SHENZHEN: When COVID-19 case numbers started ticking up in the southern Chinese city of Shenzhen last week, Robin Chen got in his car and fled to nearby Huizhou.
It wasn’t because he feared the virus – many of his friends overseas had caught it and recovered – but he didn’t want to lose his freedom again as speculation swirled that Shenzhen was headed for its second lockdown in six months.
“I do hope and think there is no reason for our government to continue this policy because it is simply unsustainable,” he said after playing golf and surfing in coastal Huizhou.
Shenzhen, which borders Hong Kong, was locked down last weekend and Chen returned only after the curbs were partially lifted.
Many people in China say they are weary and frustrated that China is sticking with draconian methods to stop the spread of COVID-19, pointing to how the coronavirus appears to have mutated into a less deadly form, with the vast majority of cases in China classified as having mild or no symptoms.
China follows a zero-COVID policy, with lockdowns, frequent testing and quarantines in areas where infections break out.
The policy has kept cases extremely low but has begun this year to exact a heavy economic and psychological toll, especially as outbreaks of the highly infectious Omicron variant continue to erupt.
The measures have given rise to desperate scenes: People fleeing in panic from an IKEA outlet in Shanghai and from the Shenzhen headquarters of tech giant Tencent after they were told the venues were being locked down because they were linked to COVID-19 cases.
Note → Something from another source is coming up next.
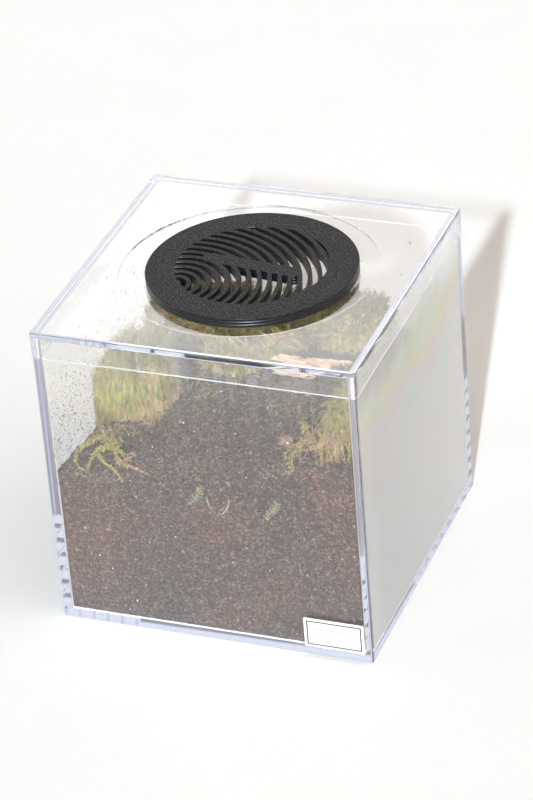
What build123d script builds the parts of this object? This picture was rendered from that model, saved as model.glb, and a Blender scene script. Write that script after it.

Reuters has not independently verified the footage, which was shared widely online.
Heavy-handed and formulaic implementation has also drawn scorn: Authorities in the city of Chengdu were criticised after videos on social media showed residents ordered to not leave their high-rise apartments to comply with the lockdown there even after a major earthquake shook their homes.
Many residents in cities such as Shenzhen, Shanghai and Chengdu, among China’s largest metropolises, described the pervasive anxiety over what might happen if even a single case is found in their vicinity.
“We’ve worn masks and done PCR tests since the virus first appeared, and we’ve got vaccinated and boosted, but almost three years later we’re locked down again and again,” said Yan Yuegao, a supply chain manager in Shenzhen.
“For business, one of the very important things is certainty – imagine you have to travel, but you never know when and where you’re going to be stopped, how can you make plans?”